There's a strange phase in immersion where many people doing it generally become convinced that it's not working and that either I am crazy for having devised it or they are crazy for trying it... Then they just seem to get it and tend to dig in and get serious about reaching out to their rat in earnest and suddenly the rat starts responding with affection. 

I've always suspected that something actually changes in the human mind as well as in the rat's mind during immersion. Maybe there's a vibe or a scent the human gives off that the rat responds to (desperation perhaps?). Maybe it's more like two boxers just collapsing on each other in exhaustion and shaking hands and agreeing to be friends.. I don't know, but once you go through it everything changes, then you have to keep reinforcing and building your new friendship with daily play sessions.

But I have to admit, there have now been several successful immersions done on line in real time; at least one done with a hostile rat... Before immersion the common wisdom was six weeks of trust training or forced socialization for a normal rat and a neuter for a nasty one first. Once Fuzzy Rat taught me it was all about communication with rats and I got to watch first hand how wild rats tried to immerse my daughter it all became so simple and apparent to me. 
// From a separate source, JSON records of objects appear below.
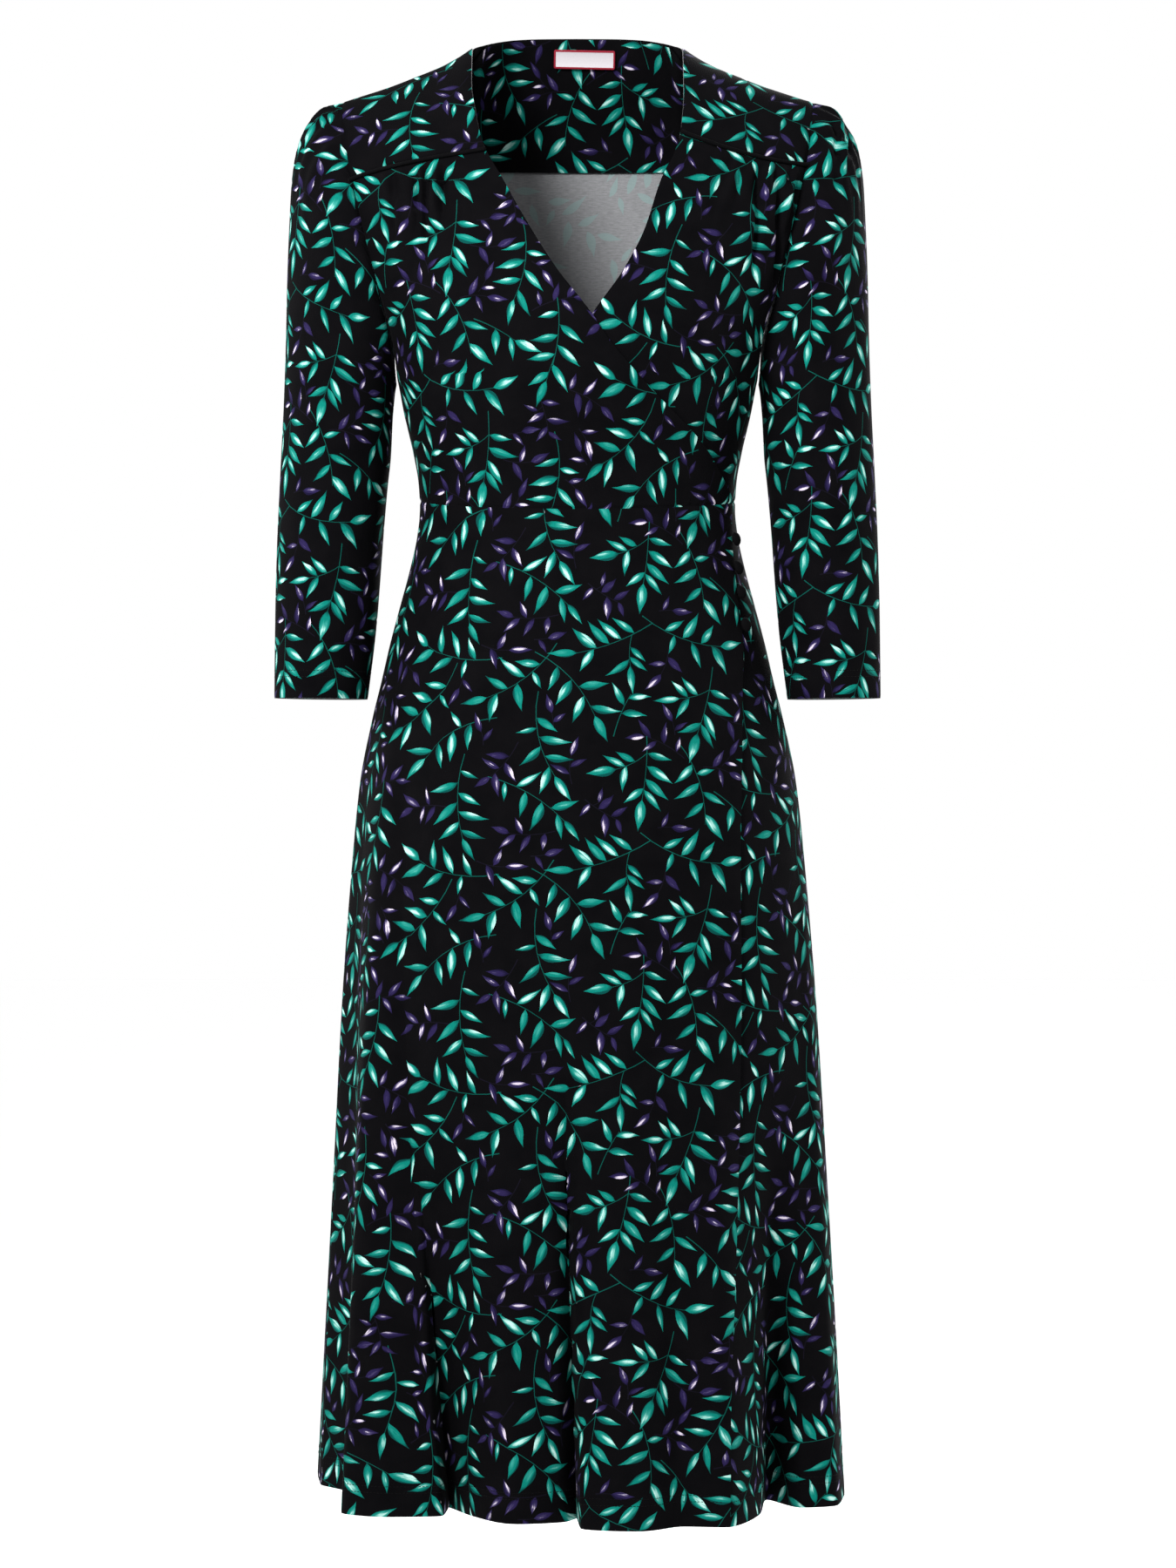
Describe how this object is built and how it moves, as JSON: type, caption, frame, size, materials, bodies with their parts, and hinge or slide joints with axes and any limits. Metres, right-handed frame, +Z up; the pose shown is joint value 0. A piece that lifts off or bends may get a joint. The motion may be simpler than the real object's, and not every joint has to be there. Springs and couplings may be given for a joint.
{
  "type": "wrap dress",
  "caption": "Midi wrap dress worn and hollow, with a crossed V neck, gathered front yokes, three-quarter sleeves and buttons beside the wrap edge.",
  "frame": {"origin": "midway between the two points where the shoulder seams meet the neck, where a wearer's shoulders hold the dress up", "axes": "+Z up, +Y to the back of the dress, +X to the wearer's left"},
  "size_m": [0.4792, 0.3928, 1.1593],
  "materials": {
    "printed_jersey": "soft matte knit",
    "plain_jersey": "soft matte knit",
    "woven_label": "woven satin"
  },
  "bodies": {
    "root": {"bodice_front_right": "printed_jersey", "bodice_front_left": "printed_jersey", "yoke_right": "printed_jersey", "yoke_left": "printed_jersey", "piping_right": "plain_jersey", "piping_left": "plain_jersey", "bodice_back": "printed_jersey", "back_facing": "printed_jersey", "neck_label": "woven_label", "sleeve_right": "printed_jersey", "sleeve_left": "printed_jersey", "skirt_front_right": "printed_jersey", "skirt_front_left": "printed_jersey", "skirt_back": "printed_jersey", "button_1": "plain_jersey", "button_2": "plain_jersey", "button_3": "plain_jersey", "button_4": "plain_jersey"}
  },
  "joints": []
}
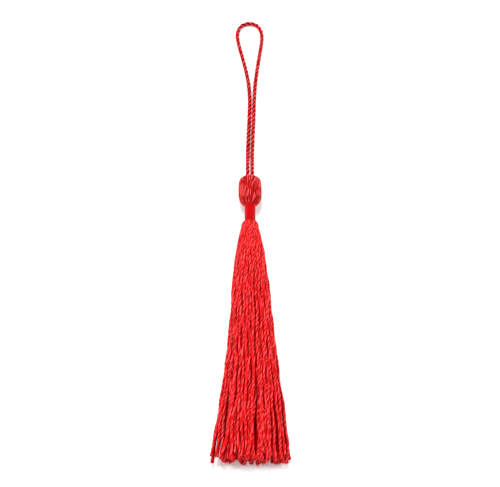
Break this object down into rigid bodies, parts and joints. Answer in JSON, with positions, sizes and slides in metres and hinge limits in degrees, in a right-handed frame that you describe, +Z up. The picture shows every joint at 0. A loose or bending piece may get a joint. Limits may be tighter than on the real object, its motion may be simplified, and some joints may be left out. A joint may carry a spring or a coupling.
{
  "type": "silk tassel with hanging loop",
  "caption": "Silk tassel with a rounded head, a bound neck, a long skirt of twisted threads and a cord loop to hang it by, lying on its side.",
  "frame": {"origin": "middle of the underside of the tassel without its loop, on the surface that it lies on", "axes": "+Y along the tassel from the cut end of the skirt to the head and the loop, +Z up from the surface, +X across the skirt"},
  "size_m": [0.0196, 0.1309, 0.0058],
  "materials": {
    "silk_floss": "glossy twisted crimson floss",
    "silk_binding": "glossy crimson thread wound close",
    "silk_cord": "glossy crimson cord of twisted plies"
  },
  "bodies": {
    "root": {"floss_bundle": "silk_floss", "neck_binding": "silk_binding", "hanging_loop": "silk_cord"}
  },
  "joints": []
}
It was weird but I just suddenly got it, which is the same feeling some people describe when the immersion happens with their own rats. Moreover, long term, people with immersed rats seem to report having better relationships with their rats. Although I have to admit that our Fuzzy Rat deserves most of the credit for not giving up on me, I'm never the less gratified when I read another success story. 

Fuzzy Rat is curled up napping somewhere under the furniture, I'm pretty sure she's not at all impressed, I think she believed humans had it in them all along to be friends with and alphas to their rats. In fact I don't think she even realizes we are different species, we just look funny and have a speech defect.